The end came without warning. On 4 July 1973, at the Rossiya Hotel in Moscow, as he prepared to leave with the Soviet team for the European Team Championship in Bath, England, Stein died of a heart attack. He was thirty-eight. His widow and children later settled in the United States.

3
Soviet Championships (1963 · 1965 · 1966)
1967
Moscow — first, above the Soviet elite
2620
peak rating · world No. 11 (1972)
38
years — a career cut short
“I myself, or any of the Soviet masters, am ready to play a personal match against the United States champion, Robert Fischer, at any date and hour set for the coming year, 1967.”
— Leonid Stein, answering Fischer's challenge · Havana, 1966
“I would like, after the Olympiad, to play a match with Stein here in Cuba — no draws, to see who is first to win ten games.”
— Bobby Fischer, to Fidel Castro · Havana, 1966

From the archive

Legacy

Stein left no world title and no long late career — only the games, and the sense of a height never reached. He had been a champion of the strongest chess nation on earth three times over, a tournament victor over every great player of his generation, and, by the judgement of Fischer himself, worth a match for the highest stakes.
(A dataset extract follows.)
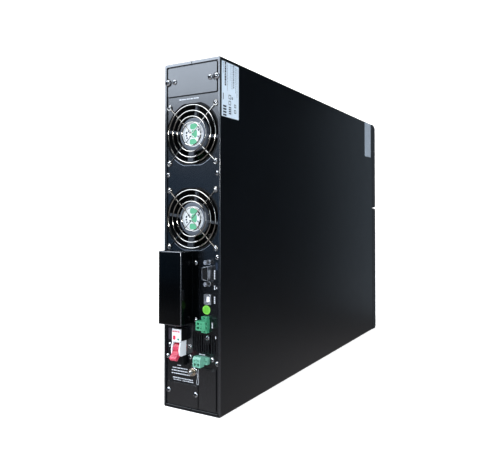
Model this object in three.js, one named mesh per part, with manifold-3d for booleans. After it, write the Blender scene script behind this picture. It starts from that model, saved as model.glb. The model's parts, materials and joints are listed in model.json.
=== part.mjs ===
// Rack/tower uninterruptible power supply, standing on its narrow side.
// Millimetres, +Z up, +Y towards the rear panel, origin at the centre of the footprint.
import * as THREE from 'three';
import { mergeVertices } from 'three/addons/utils/BufferGeometryUtils.js';
import Module from 'manifold-3d';

const wasm = await Module();
wasm.setup();

// ---- driving dimensions -------------------------------------------------------------------

const WIDTH = 86.5;            // two rack units
const HEIGHT = 438;            // the body width of a 19 inch rack unit, standing up
const DEPTH = 610;             // rear rim to bezel front
const COVER_REACH = 22.8;      // how far the terminal cover stands behind the rear rim
const SHEET = 1.2;             // sheet steel
const GAP = 0.3;               // clearance between neighbouring pieces
const BEND = 2;                // outer bend radius of the steel shells
const RIM = 3.4;               // width of the shells' rear rim
const BEZEL_DEPTH = 21.7;
const BEZEL_WALL = 2.4;
const NOTCH_Z = 259;           // the notch between the two bezel mouldings
const PANEL_Y = 1.9;           // rear panel's outer face, measured inwards from the rim
const PLATE_Y = 0.5;           // outer face of the plates that sit on the rear panel

const FAN_SIZE = 80;
const FAN_THICK = 38;
const FAN_PITCH = 71.5;
const FAN_TOPS = { upper: 92, lower: 198.4 };   // fan centres, measured down from the top
const FAN_HOLE = 41;
const FAN_FLAT = 38.9;
const FAN_BORE = 38;
const FAN_HUB = 21;
const BLADES = 7;
const BLADE_TIP = 35;

const DISPLAY_Z = 352;         // centre of the turning display
const DISPLAY_R = 34;
const BUTTON_TRAVEL = 1.2;

const LEVER_DOWN = 37;         // degrees the breaker lever points below level
const LEVER_Y = -3;
const LEVER_TOP = 360;

const MID_X = WIDTH / 2;
const REAR_Y = (DEPTH - COVER_REACH) / 2;
const FRONT_Y = REAR_Y - DEPTH;
const BODY_LENGTH = DEPTH - BEZEL_DEPTH - GAP;

const fromTop = (distance) => HEIGHT - distance;
const radians = THREE.MathUtils.degToRad;

// ---- geometry helpers ---------------------------------------------------------------------

function box(x0, x1, y0, y1, z0, z1) {
  const shape = new THREE.BoxGeometry(x1 - x0, y1 - y0, z1 - z0);
  return shape.translate((x0 + x1) / 2, (y0 + y1) / 2, (z0 + z1) / 2);
}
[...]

His friend and second Eduard Gufeld, with Efim Lazarev, gathered his best games into the book Leonid Stein: Master of Risk Strategy, so that the brilliance would not be lost with the man. He is remembered as one of the finest attacking players never to contest the world championship — kept from it not by any rival across the board, but by a rule, and by a heart that gave out far too soon.